Re: Do we still need MULE_INTERNAL?

From: Thomas Munro <thomas(dot)munro(at)gmail(dot)com>
To: Tatsuo Ishii <ishii(at)postgresql(dot)org>
Cc: pgsql-hackers(at)lists(dot)postgresql(dot)org, Tom Lane <tgl(at)sss(dot)pgh(dot)pa(dot)us>
Subject: Re: Do we still need MULE_INTERNAL?
Date: 2026-02-11 14:06:29
Message-ID: CA+hUKGK4ZvZYNRC_W10dT2W6TYBY24q=B-EfKpUL50v2E3U6_w@mail.gmail.com
Views: Whole Thread | Raw Message | Download mbox | Resend email
Thread:
Lists: pgsql-hackers

On Wed, Feb 11, 2026 at 7:52 PM Tatsuo Ishii <ishii(at)postgresql(dot)org> wrote:
> Thank you for the report. I find it is quite useful, especially the
> Emacs 23 internal (new to me). I agree that MULE_INTERNAL has
> fulfilled its historic role.

Thanks Ishii-san and Tom. Here's a patch.
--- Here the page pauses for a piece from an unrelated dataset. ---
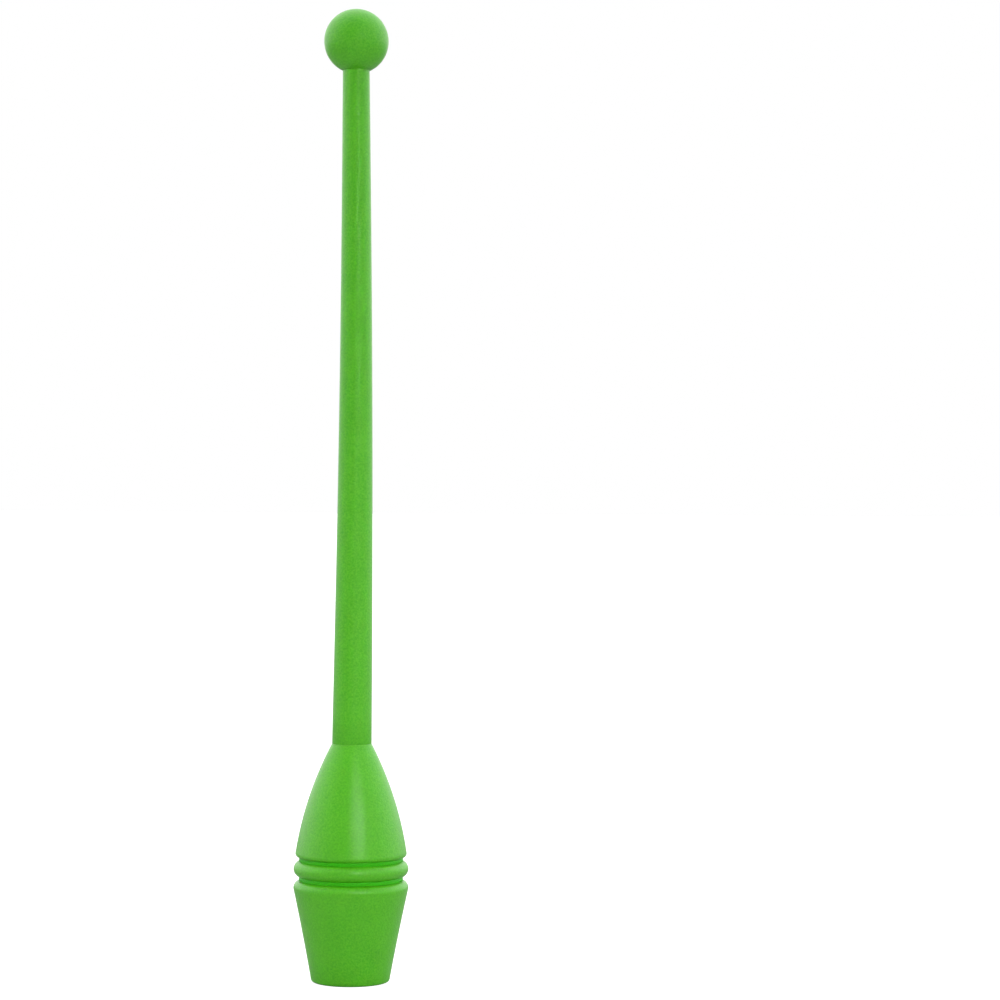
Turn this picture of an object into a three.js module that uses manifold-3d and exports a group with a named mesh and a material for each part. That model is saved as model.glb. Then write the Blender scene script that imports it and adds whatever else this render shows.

Obviously it mostly just
deletes thousands of lines, but also: I had to preserve the encoding
number, so there's a hole in the table, and I had to think of a new
name for cyrillic_and_mic.c, so I went with cyrillic.c because it
handles 4 single-byte encodings and it wasn't clear how to fit into
the existing x_and_y pattern (ie which two to highlight arbitrarily in
the name).

> > Since there are two encodings for kana characters and MULE's
> > superpower is to switch, I guess it depends how you chose to encode it
> > and what your ratio of kana to kanji is.
>
> The reason for 2 encodings in MULE for "kana" exist is, it's a nature
> of the character sets mule supports. In Japanese there are 2 types of
> "kana", one is "hiragana" and the other is "katakana". JIS X0208/0212
> includes both types of "kana", while JIS X0201 includes only
> "katakana". So why "katakana" appears on those two encodings? Katakana
> in JIS X0201 is often rendered on screen in half width comparing with
> JIS X 0208 and 0212. Some users find this beneficial.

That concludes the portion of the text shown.